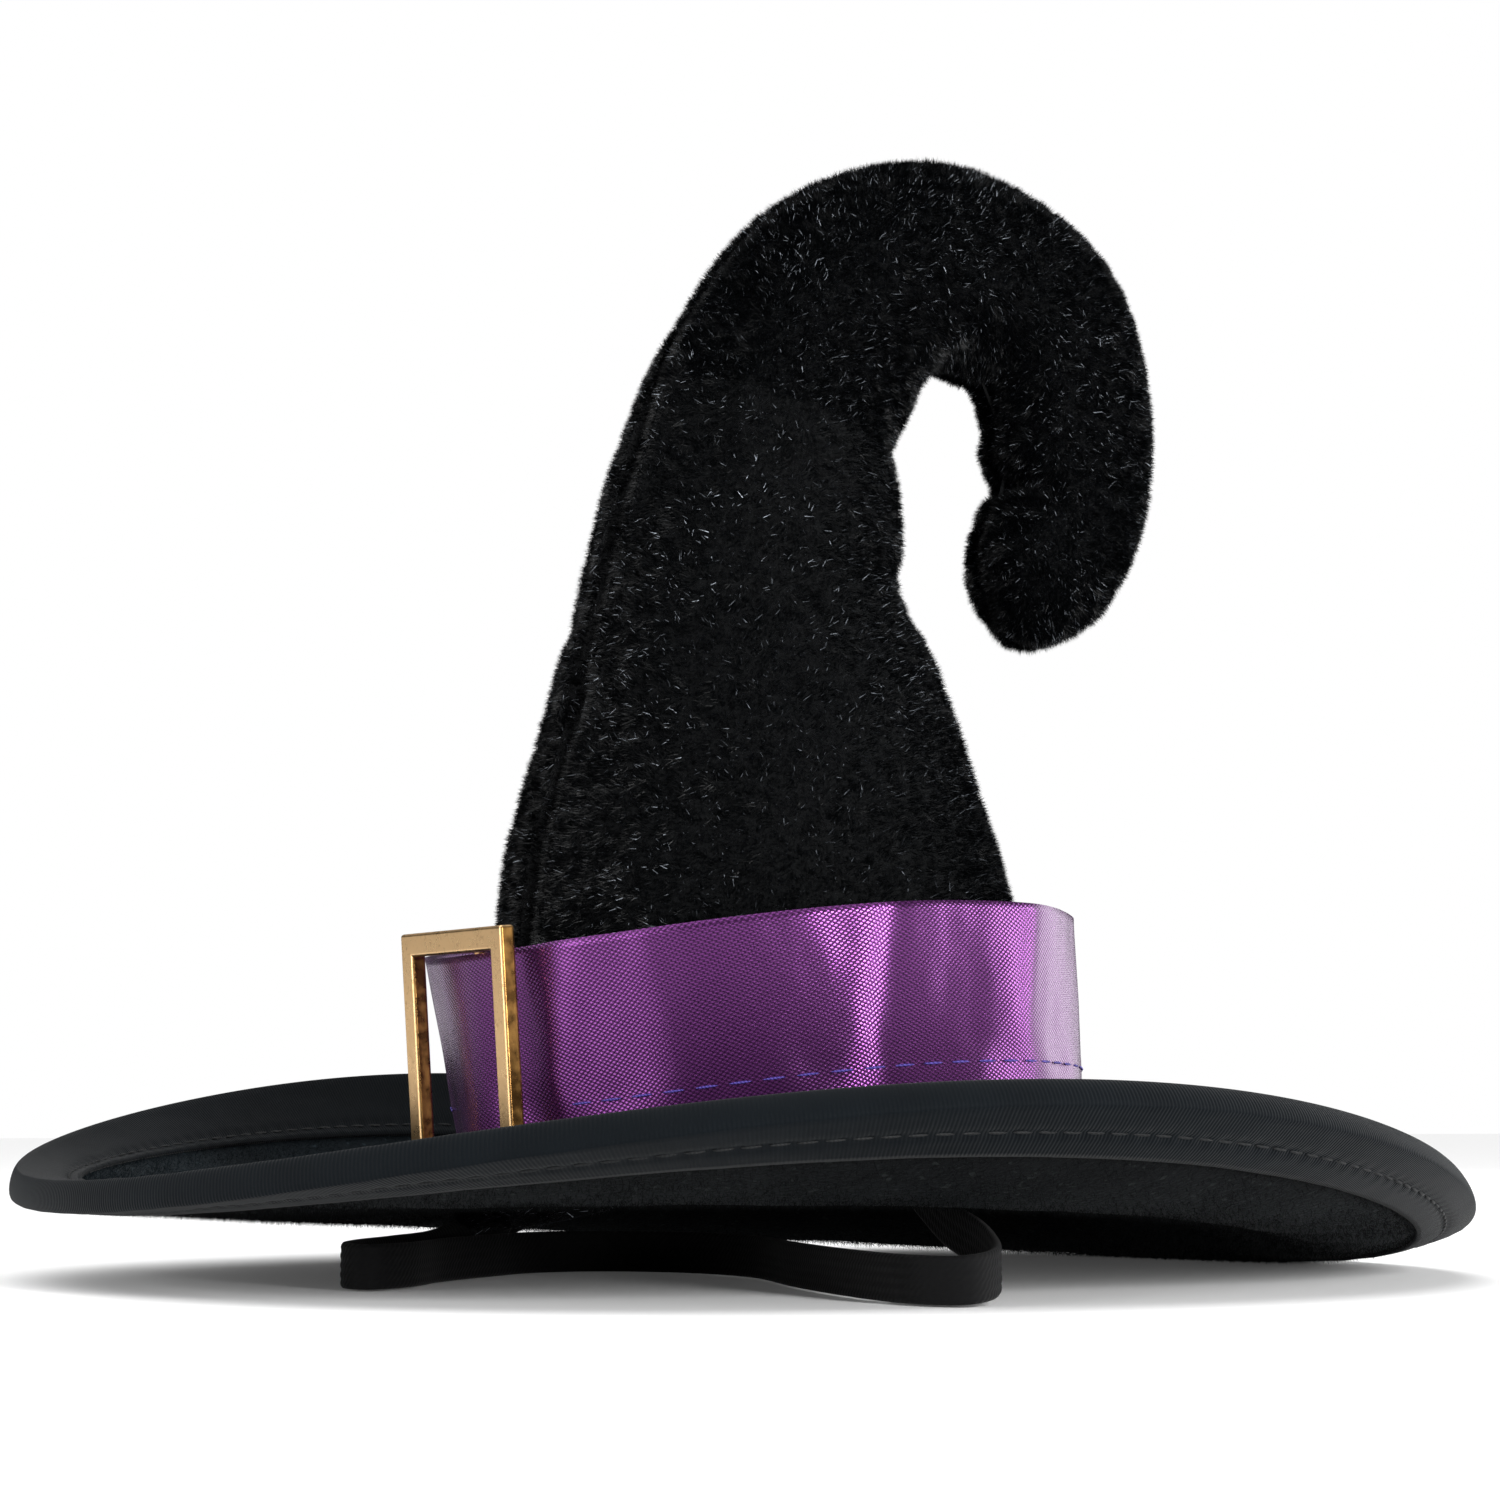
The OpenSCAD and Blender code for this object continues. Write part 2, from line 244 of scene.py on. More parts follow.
def felt_material(name, colour, fleck, fleck_share, rough):
    """Needled acrylic felt: matt, cloudy, with stray paler fibres and a slight nap."""
    m, t, s = new_material(name, Base_Color=linear(colour), Roughness=rough, Specular_IOR_Level=0.1,
                           Sheen_Weight=0.03, Sheen_Roughness=0.45, Sheen_Tint=linear("#9fb0b8"))
    place = node(t, "ShaderNodeTexCoord").outputs["Object"]
    cloud = node(t, "ShaderNodeTexNoise", None, {"Vector": place}, {"Scale": 90.0, "Detail": 4.0})
    fibre = node(t, "ShaderNodeTexNoise", None, {"Vector": place}, {"Scale": 1400.0, "Detail": 3.0})
    flecks = node(t, "ShaderNodeTexNoise", None, {"Vector": place}, {"Scale": 760.0, "Detail": 1.0})
    dim, bright = ([c * k for c in linear(colour)[:3]] + [1] for k in (0.55, 1.45))
    dark = node(t, "ShaderNodeMix", {"data_type": "RGBA"}, {"Factor": cloud.outputs["Fac"]},
                {"A": dim, "B": bright})
    sparse = node(t, "ShaderNodeMapRange", None, {"Value": flecks.outputs["Fac"]},
                  {"From Min": fleck_share, "From Max": fleck_share + 0.05})
    mixed = node(t, "ShaderNodeMix", {"data_type": "RGBA"},
                 {"Factor": sparse.outputs[0], "A": dark.outputs["Result"]}, {"B": linear(fleck)})
    height = node(t, "ShaderNodeBump", None, {"Height": fibre.outputs["Fac"]},
                  {"Strength": 0.7, "Distance": 0.0002})
    t.links.new(mixed.outputs["Result"], s.inputs["Base Color"])
    t.links.new(height.outputs[0], s.inputs["Normal"])
    return m


felt_top = felt_material("acrylic_felt_teal", "#0b1216", "#1f292e", 0.68, 0.9)
felt_under = felt_material("acrylic_felt_black", "#060708", "#1d201f", 0.67, 0.92)

brim_turns = 240
brim_steps = 28
brim_edge = 1 - 0.3 * MM / brim_w


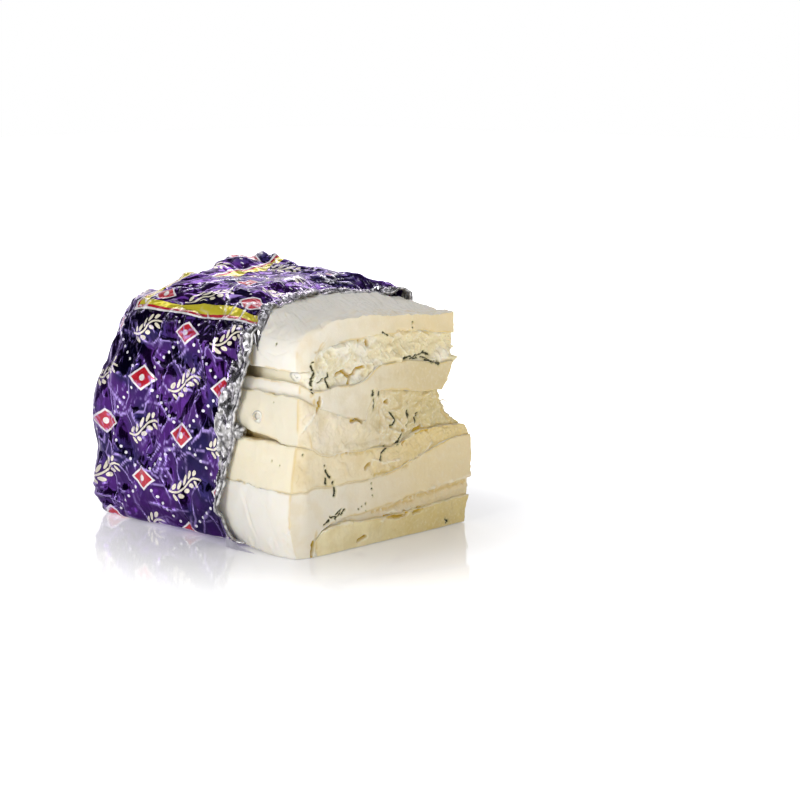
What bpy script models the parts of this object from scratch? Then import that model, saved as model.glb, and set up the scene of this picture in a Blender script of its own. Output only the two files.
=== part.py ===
"""Half a loaf of layered gorgonzola and mascarpone, wrapped in crumpled foil and cut across one end.

Frame: the loaf's length lies along X with the fresh cut face at +X, its rind side faces -Y,
+Z is up and the origin is the middle of the footprint on the table. Every size below is in
millimetres; MM turns it into the metres of the file.
"""

import math

import bmesh
import bpy
from mathutils import Vector, noise

MM = 0.001

# Loaf
CUT_X = 72.0  # the fresh cut face
END_X = 69.0  # the wrapped end, on the other side of the origin
HALF_WIDTH = 50.5
SIDE_SWELL = 3.0
END_SWELL = 1.8
FLOOR_TUCK = 1.4  # how far the wrapped side curls in where it meets the table
SHOULDER_Z = 88.0
FOIL_TOP_Z = 105.5
NEAR_SHOULDER = 15.0
FAR_SHOULDER = 8.0
END_SHOULDER = 11.0
NEAR_CORNER = 10.5  # corner radius seen from above, at the table
NEAR_CORNER_GROWTH = 27.0  # and how much larger it gets at the top
FAR_CORNER = 13.0
FAR_CORNER_GROWTH = 5.0

# Bare cheese
BARE_HALF_WIDTH = 51.5
BARE_TOP_Z = 101.4
BARE_LOW_X = 31.5  # past here the side is no longer held in by the foil, low down
BARE_HIGH_X = 47.0  # and near the top
FOOT_FLARE = 4.5  # the lowest thick layer sags out past the ones above
BACK_TOP_Y = 45.5
BACK_FOOT_Y = 57.0
BACK_HOLLOW = 8.5  # the back corner of the cut is broken away between the layers
BACK_HOLLOW_Z = 61.0
CUT_CORNER = 7.0
BACK_DROOP = 3.6  # the back of the cut's top edge hangs lower
TOP_DOME = 1.3

# Layers
GAP = 0.34
LIP_Z = 81.0  # the top layer hangs down over the side as far as this
LIP_ROW = 0.885
WALL_Z = 5.6  # the low layer wraps down to the table round the base layer
WALL_ROW = 0.845
STEP_Y = -8.0  # the upper white layer drops here
CRACK = 5.0
CRACK_X = (30.0, 68.0)

# Foil
FOIL = 0.7
FOIL_SLACK = 1.45  # from the foil's outer face to the cheese
FOIL_UNDER_X = 40.0
CRUMPLE = 2.0
CRUMPLE_SIZE = 13.0
RIM_CURL = 1.6
TOP_CREASE = 2.6
FOIL_DOME = 3.0
END_RISE = 7.0  # the bunched foil stands up at the wrapped end
END_RISE_Y = 20.0
BACK_RISE = 1.8
CREST_Y = 44.0
# The fold that stands up along the back: how high at each place along the loaf
CREST = (
    (-59.0, 1.3),
    (-53.0, 4.3),
    (-47.0, 8.0),
    (-41.5, 7.6),
    (-36.0, 7.6),
    (-30.0, 5.8),
    (-19.0, 4.7),
    (-3.0, 3.8),
    (18.5, 3.4),
    (29.0, 2.8),
    (39.0, 0.8),
    (44.0, 1.1),
)
# The torn rim: how far along the loaf the foil reaches, at each height of the side
RIM_SIDE = (
    (0.0, 31.0),
    (5.0, 28.5),
    (10.0, 27.3),
    (28.0, 26.8),
    (33.0, 28.5),
    (37.0, 31.5),
    (45.0, 34.0),
    (51.0, 38.0),
    (56.0, 37.0),
    (60.0, 34.5),
    (67.0, 36.5),
    (71.0, 39.5),
    (76.0, 42.5),
    (81.0, 44.5),
    (87.0, 42.5),
    (93.0, 44.0),
    (99.0, 46.0),
)
# And at each place across the top
RIM_TOP = (
    (-50.0, 46.0),
    (-42.6, 45.0),
    (-29.8, 37.6),
    (-8.0, 27.6),
    (7.4, 21.2),
    (17.8, 20.4),
    (25.4, 22.5),
    (33.4, 25.0),
    (38.0, 28.0),
    (41.0, 36.0),
    (43.0, 43.0),
)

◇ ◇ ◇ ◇

Aim: Retype precisely, and only, the span of lines that opens at the line containing "What bpy script" and closes at the line containing "across one end.", both inclusive.

Task response:
What bpy script models the parts of this object from scratch? Then import that model, saved as model.glb, and set up the scene of this picture in a Blender script of its own. Output only the two files.
=== part.py ===
"""Half a loaf of layered gorgonzola and mascarpone, wrapped in crumpled foil and cut across one end.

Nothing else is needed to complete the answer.